## [Given information]
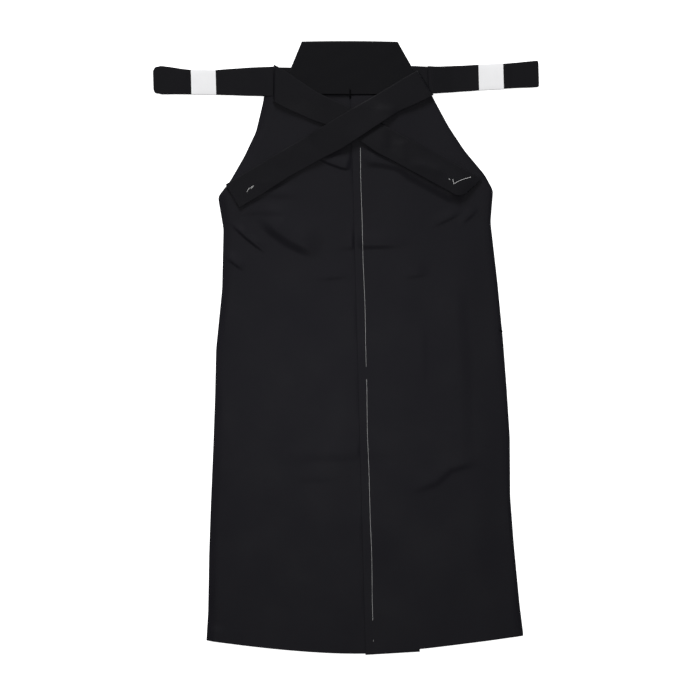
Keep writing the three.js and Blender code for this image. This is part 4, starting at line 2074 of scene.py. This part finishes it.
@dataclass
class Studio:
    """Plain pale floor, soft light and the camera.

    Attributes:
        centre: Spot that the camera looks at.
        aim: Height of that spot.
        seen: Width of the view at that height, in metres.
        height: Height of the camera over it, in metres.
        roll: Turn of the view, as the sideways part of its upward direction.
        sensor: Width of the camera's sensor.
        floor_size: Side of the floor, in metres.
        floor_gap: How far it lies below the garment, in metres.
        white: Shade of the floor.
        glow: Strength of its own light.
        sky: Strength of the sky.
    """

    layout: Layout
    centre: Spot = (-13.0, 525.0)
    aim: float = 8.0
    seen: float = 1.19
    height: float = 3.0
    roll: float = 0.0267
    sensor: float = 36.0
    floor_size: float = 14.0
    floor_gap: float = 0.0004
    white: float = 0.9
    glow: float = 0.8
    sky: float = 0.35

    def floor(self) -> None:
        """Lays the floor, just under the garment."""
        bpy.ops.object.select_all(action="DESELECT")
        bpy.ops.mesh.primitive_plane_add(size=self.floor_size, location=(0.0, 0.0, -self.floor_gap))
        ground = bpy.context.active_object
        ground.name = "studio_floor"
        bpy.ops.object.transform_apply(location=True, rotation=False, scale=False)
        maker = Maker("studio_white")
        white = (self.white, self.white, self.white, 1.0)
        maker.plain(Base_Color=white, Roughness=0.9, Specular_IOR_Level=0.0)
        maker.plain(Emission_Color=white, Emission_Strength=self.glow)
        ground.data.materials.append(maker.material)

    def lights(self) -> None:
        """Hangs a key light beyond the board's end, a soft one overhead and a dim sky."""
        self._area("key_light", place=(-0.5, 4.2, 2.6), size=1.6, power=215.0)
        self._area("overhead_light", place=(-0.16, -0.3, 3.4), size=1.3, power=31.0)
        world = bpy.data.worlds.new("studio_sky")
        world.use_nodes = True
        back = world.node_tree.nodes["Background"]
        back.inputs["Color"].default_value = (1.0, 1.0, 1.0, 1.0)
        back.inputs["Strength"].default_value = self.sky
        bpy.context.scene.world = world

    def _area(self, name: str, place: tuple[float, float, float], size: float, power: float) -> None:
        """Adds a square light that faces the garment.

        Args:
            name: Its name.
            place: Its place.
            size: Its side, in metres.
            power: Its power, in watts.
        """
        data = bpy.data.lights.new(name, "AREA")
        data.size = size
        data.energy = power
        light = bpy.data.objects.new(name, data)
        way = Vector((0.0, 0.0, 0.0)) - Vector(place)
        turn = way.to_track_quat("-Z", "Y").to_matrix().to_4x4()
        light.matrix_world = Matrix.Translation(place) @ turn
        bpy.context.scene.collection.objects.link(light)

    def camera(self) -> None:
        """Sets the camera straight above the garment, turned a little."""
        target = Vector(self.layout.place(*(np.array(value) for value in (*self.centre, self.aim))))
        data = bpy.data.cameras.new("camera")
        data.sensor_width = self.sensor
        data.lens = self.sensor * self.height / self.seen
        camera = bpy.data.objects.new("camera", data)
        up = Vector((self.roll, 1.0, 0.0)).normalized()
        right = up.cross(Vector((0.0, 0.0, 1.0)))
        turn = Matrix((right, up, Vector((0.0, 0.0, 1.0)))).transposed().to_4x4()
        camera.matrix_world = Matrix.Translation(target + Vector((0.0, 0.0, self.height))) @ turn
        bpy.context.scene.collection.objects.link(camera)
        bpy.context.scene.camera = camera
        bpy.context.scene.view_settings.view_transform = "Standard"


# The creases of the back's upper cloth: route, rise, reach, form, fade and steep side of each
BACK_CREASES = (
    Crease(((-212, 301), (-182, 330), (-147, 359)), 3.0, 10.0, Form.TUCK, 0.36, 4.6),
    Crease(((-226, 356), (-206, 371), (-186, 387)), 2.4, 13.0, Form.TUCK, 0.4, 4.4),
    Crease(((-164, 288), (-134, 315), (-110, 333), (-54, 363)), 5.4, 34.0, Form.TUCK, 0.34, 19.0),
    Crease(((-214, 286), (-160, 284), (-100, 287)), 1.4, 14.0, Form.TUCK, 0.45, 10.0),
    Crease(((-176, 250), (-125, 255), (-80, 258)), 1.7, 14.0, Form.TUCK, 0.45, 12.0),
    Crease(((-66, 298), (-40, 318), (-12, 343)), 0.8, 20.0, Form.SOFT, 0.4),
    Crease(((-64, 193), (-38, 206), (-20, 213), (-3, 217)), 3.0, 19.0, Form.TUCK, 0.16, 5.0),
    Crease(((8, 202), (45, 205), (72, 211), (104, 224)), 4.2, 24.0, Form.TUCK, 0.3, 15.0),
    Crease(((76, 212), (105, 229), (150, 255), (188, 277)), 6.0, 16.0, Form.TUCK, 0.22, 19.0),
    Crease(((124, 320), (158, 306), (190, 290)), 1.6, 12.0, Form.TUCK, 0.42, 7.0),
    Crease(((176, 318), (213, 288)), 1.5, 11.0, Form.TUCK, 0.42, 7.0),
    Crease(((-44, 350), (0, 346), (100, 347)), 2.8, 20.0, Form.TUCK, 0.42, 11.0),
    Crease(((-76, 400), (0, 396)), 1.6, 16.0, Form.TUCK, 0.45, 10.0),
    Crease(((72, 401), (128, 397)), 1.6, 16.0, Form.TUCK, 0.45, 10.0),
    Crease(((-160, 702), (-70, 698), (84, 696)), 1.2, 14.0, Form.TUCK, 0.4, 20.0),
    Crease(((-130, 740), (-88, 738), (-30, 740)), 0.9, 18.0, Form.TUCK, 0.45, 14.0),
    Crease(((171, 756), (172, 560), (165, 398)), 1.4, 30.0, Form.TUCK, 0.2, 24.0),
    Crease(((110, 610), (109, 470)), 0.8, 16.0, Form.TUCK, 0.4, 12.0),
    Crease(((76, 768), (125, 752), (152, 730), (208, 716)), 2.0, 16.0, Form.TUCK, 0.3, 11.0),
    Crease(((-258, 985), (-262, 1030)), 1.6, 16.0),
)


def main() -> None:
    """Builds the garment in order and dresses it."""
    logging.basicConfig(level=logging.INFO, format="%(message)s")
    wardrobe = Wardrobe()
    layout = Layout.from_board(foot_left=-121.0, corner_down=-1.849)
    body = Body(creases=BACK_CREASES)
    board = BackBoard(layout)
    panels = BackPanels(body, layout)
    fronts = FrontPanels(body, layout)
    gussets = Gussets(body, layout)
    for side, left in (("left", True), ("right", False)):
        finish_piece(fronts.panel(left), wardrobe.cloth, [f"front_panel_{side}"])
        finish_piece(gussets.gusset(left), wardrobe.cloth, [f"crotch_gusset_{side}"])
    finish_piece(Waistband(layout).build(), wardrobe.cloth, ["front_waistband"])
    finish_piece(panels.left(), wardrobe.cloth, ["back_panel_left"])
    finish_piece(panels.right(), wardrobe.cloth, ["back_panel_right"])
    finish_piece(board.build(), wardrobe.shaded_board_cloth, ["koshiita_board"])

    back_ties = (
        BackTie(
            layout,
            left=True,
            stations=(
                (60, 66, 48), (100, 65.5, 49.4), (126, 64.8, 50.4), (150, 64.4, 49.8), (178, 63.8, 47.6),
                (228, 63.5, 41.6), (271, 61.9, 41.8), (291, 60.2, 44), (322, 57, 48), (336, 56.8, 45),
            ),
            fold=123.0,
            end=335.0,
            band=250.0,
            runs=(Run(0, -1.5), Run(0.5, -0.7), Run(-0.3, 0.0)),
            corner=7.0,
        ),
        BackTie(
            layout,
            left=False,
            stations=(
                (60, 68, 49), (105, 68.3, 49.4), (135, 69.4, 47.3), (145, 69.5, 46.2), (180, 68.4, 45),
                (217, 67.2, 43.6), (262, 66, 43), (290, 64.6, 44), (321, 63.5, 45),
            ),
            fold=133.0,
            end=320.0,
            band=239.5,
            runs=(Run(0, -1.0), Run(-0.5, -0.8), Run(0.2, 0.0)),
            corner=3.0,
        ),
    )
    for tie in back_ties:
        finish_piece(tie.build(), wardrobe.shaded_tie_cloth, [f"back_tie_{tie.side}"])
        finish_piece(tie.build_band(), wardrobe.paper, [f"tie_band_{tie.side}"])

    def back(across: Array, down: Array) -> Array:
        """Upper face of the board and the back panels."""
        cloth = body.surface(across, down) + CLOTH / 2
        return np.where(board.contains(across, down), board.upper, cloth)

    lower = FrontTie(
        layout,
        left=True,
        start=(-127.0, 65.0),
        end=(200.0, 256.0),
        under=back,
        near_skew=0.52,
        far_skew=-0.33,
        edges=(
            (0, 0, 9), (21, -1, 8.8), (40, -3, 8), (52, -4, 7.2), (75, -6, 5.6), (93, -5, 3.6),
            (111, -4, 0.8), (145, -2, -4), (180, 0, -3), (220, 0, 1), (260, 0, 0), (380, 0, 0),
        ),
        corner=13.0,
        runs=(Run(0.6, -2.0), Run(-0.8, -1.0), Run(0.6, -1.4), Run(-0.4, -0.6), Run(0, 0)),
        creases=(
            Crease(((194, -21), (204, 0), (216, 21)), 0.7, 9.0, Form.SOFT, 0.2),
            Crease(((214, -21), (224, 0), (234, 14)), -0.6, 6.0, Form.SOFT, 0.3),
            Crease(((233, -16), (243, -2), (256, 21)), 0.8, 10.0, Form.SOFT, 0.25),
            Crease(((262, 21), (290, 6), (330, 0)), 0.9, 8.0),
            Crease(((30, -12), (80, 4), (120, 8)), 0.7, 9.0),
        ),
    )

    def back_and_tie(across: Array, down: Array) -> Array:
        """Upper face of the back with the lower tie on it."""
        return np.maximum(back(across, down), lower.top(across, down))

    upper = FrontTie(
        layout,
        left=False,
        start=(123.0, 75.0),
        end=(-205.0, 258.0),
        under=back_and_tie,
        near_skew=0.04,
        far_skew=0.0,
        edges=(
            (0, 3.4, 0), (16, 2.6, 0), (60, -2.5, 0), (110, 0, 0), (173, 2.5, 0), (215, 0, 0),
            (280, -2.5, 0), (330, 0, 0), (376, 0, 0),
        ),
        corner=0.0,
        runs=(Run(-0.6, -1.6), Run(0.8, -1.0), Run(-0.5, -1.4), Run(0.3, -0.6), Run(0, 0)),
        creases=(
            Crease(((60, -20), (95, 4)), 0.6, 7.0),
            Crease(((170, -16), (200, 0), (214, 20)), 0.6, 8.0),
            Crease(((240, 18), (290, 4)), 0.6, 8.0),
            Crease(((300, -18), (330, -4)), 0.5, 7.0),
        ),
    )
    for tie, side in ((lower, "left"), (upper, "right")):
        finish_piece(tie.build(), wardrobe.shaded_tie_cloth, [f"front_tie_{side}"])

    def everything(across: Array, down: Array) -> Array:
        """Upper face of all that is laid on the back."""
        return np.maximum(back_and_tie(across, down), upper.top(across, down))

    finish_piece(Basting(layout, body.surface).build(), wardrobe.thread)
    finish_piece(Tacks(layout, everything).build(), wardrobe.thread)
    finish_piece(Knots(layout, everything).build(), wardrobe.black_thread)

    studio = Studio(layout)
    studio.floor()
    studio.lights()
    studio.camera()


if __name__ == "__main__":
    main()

## [Exercise goal]
Set down verbatim only the lines between the start of the data above and the line with "and the camera.", both boundaries included.

## [Written reply]
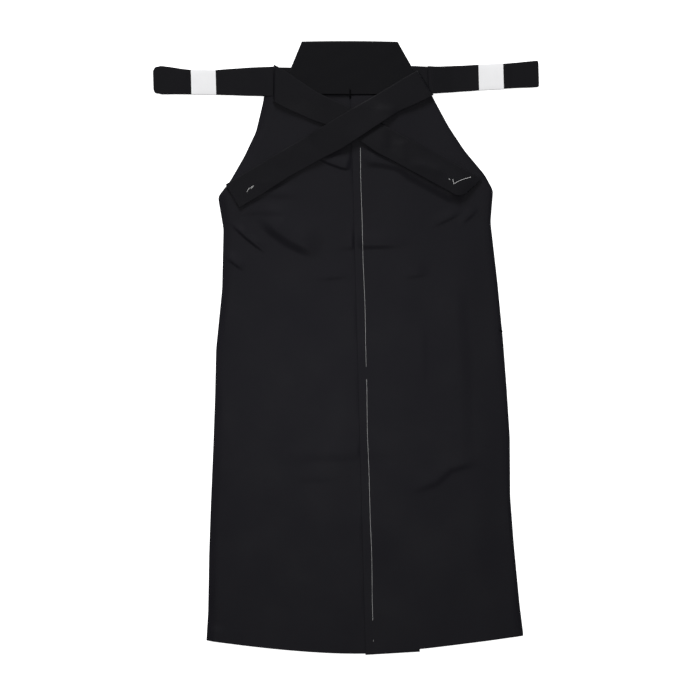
Keep writing the three.js and Blender code for this image. This is part 4, starting at line 2074 of scene.py. This part finishes it.
@dataclass
class Studio:
    """Plain pale floor, soft light and the camera.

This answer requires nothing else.